White Coat Hypertension May Progress to Hypertension in Kids

Megan Brooks

September 14, 2020

About half of children and adolescents with initial white coat hypertension (WCH) will have progressed to hypertension or pre-hypertension on follow-up ambulatory blood pressure monitoring (ABPM) 1 year later, new research suggests.

"Initial clinic blood pressure measurements were not associated with follow-up ABPM phenotype, suggesting that longitudinal follow-up with ABPM is indicated in pediatric WCH patients," said Yosuke Miyashita, MD, University of Pittsburgh School of Medicine, Pittsburgh, Pennsylvania. 

Miyashita presented his research at the virtual American Heart Association (AHA) Hypertension 2020 Scientific Sessions.

Unstable Phenotype

There are "scant data" on WCH in children and "no evidence-based clinical practice guideline on how we should follow these patients. In the most updated pediatric clinical practice guideline from the American Academy of Pediatrics, there is an expert opinion to suggest that ABPM should be repeated every 1 to 2 years," he explained.

Dr Yosuke Miyashita

The researchers identified 101 children (median age, 14 years, 80% male) with WCH diagnosed by ABPM and who had repeat ABPM at least 6 months (median interval, 14 months) after the first test. On second ABPM, 51 children continued to have normal results, whereas 18 (17.8%) evolved to hypertension and 32 (31.7%) progressed to prehypertension, according to pediatric ABPM guidelines.

On initial ambulatory monitoring, children with diastolic blood pressure load less than 10% and systolic blood pressure index less than 0.9 were less likely to progress, Miyashita reported.
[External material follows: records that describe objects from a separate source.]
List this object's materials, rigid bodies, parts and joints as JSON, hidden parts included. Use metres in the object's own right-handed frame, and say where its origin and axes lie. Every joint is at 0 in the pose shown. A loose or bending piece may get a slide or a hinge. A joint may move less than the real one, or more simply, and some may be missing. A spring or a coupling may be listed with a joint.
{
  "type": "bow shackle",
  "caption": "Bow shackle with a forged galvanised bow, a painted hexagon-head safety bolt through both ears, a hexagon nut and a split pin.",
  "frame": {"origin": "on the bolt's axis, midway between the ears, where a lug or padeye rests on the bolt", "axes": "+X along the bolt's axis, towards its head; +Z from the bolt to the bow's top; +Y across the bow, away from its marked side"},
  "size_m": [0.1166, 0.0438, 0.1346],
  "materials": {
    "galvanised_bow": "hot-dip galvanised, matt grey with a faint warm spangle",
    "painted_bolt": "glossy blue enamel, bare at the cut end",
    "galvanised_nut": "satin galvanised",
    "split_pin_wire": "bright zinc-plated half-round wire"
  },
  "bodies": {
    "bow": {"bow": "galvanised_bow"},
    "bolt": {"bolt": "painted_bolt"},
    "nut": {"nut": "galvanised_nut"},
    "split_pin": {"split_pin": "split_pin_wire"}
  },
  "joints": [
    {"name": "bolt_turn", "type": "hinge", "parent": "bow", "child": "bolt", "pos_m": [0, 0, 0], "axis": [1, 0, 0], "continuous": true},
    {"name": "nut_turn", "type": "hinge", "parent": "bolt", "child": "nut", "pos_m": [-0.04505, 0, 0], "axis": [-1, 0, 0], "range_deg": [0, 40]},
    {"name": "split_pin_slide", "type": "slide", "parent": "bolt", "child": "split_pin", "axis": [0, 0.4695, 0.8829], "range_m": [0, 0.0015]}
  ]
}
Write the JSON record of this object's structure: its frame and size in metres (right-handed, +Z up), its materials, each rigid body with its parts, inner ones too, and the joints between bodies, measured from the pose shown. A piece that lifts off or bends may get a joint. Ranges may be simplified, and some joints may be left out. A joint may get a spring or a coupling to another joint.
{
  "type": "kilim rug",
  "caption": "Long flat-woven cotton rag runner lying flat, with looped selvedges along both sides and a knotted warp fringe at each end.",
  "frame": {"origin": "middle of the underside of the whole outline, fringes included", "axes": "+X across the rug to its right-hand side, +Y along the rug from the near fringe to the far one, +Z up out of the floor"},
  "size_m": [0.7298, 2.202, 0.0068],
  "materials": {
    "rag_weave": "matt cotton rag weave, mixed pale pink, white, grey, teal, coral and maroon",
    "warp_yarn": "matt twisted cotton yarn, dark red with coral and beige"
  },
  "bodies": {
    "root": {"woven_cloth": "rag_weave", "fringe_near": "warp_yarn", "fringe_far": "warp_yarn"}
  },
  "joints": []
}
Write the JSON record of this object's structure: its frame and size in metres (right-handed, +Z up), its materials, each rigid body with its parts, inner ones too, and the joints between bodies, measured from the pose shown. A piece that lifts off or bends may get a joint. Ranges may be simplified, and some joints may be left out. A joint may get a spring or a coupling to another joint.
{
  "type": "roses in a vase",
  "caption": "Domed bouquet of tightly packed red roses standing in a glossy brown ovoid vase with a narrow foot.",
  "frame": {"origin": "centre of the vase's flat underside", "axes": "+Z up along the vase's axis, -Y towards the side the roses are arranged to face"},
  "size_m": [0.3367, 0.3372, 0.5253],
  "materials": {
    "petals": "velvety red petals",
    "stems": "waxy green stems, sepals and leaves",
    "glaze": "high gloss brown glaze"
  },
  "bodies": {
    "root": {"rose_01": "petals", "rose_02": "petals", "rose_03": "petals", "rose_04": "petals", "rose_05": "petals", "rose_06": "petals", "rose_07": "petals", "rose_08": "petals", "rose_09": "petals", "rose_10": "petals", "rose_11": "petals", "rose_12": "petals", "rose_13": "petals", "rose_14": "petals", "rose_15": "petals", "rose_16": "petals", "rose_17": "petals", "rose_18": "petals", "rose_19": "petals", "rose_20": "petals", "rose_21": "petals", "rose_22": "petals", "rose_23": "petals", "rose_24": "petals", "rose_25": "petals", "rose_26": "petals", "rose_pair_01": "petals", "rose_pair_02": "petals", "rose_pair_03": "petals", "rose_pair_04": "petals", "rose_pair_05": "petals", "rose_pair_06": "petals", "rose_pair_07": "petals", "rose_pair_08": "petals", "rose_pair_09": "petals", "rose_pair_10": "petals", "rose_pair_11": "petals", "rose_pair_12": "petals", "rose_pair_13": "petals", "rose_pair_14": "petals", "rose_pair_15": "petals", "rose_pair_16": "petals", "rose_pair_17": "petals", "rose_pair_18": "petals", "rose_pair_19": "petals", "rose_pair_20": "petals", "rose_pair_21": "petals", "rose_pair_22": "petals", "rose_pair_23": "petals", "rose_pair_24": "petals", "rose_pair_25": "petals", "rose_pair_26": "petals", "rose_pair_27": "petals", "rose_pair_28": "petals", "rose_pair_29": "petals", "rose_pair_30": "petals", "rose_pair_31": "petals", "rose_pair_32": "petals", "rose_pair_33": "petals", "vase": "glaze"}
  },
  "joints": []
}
On multivariable regression analysis, only daytime systolic blood pressure index greater than or equal to 0.9 on the initial ABPM was a significant predictor of progression to abnormal ABPM (odds ratio, 2.99; 95% CI, 1.01 - 8.86; P = .048).

"At this time, we are analyzing other clinical data that could be predictive of progression to abnormal ABPM," Miyashita said. 

Weighing in on the results, Karen A. Griffin, MD, who chairs the AHA Council on Hypertension, said this study is important given the increasing trend of obesity in children.

"The addition of hypertension to other cardiovascular risk factors that have become increasingly prevalent in children will likely lead to earlier cardiac disease and its adverse sequela," Griffin said. "Follow-up of these cohorts should inform as to the significance of risk factors in the younger generation.

"Given the available data, it would seem prudent to be vigilant in the follow-up of children found to have white coat hypertension," she advised.

The study had no specific funding. Miyashita and Griffin have disclosed no relevant financial relationships.

Hypertension 2020 Scientific Sessions: Abstract MP03. Presented September 10, 2020.